A pesar de los continuos crecimientos en los datos facilitados por el Ministerio de Agricultura en su estimación de cosecha, siendo la última publicada la correspondiente al 31 de marzo en su “Avance de superficies y producciones agrícolas” que cifra la producción nacional de vinos y mostos de la campaña 2018/19 en 50.355.364 hectolitros; 14.887.917 hl más que la anterior y un cuarenta y dos por ciento. Sería un tanto exagerado achacar a este dato la responsabilidad de la escasa actividad comercial que se desarrolla en nuestro país en estas últimas semanas.
Sabemos que las cifras tienen un lado psicológico que va más allá de lo estrictamente numérico y racional, y que superar barreras de decenas de millones de hectolitros, en este caso, pasando de los cuarenta y nueve a los cincuenta, provoca un efecto que no tendría ninguna justificación en los escasos 418.764 hectolitros que se ha incrementado con respecto a la estimación de diciembre que cifraba la producción de vino y mosto para nuestro país en 49.936.600 hl.
Aun así, la realidad es que la paralización de la actividad comercial comienza a ser preocupante.
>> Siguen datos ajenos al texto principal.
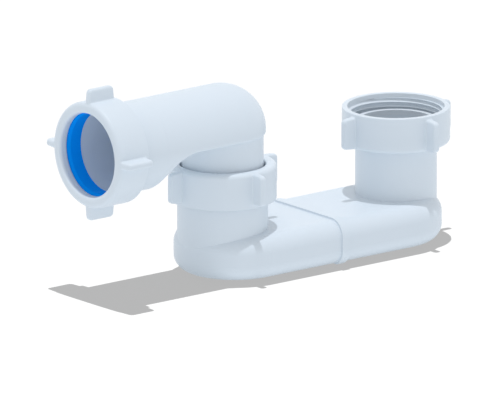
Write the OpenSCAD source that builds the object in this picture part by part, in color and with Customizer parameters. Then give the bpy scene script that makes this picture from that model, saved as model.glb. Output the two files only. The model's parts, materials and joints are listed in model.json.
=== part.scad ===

Restan apenas dos meses para que finalice la campaña y las existencias en poder de las bodegas mantienen en vilo a los gerentes, que temen unos depósitos llenos con los que recibir la nueva cosecha. Sin importar tanto cuál sea el volumen, como el hecho de que debamos ir dándole entrada a los mostos de una nueva vendimia, sin haber sido capaces de encontrarle acomodo a las anteriores.
Con más o menos convencimiento, todos los operadores parecen haber tomado conciencia de que los cincuenta millones de hectolitros han venido para quedarse. Que esta cifra no es fruto de una campaña excepcional y sí de una reestructuración de viñedo que ha elevado nuestros rendimientos muy por encima de los anteriores. Cuyas verdaderas consecuencias todavía están por conocerse dado que cien mil hectáreas se encuentran o recién entradas en producción o a punto de hacerlo.
Ante este panorama no es de extrañar que las cooperativas y principales organizaciones agrarias se hayan animado a proponer públicamente lo que ya llevaban unos cuantos meses barruntando y que no es otra cosa que la necesidad de autorregular la producción, ya sea mediante la retirada parcial de una parte de la producción, lo que antes de la reforma de la OCM eran los contratos de almacenamiento a largo plazo; o el destino obligatorio a la elaboración de otro producto que no sea vino.
Lo que en términos generales, y sin entrar en detalles nada baladís, supone un gran avance en un sector reacio a la autorregulación y acostumbrado a que sean las administraciones las que acabasen actuando. Tomar conciencia de la necesidad de ser él mismo el que debe establecer las normas bajo las que quiere operar es un gran paso que, confiemos, suponga el primero de un fructífero camino.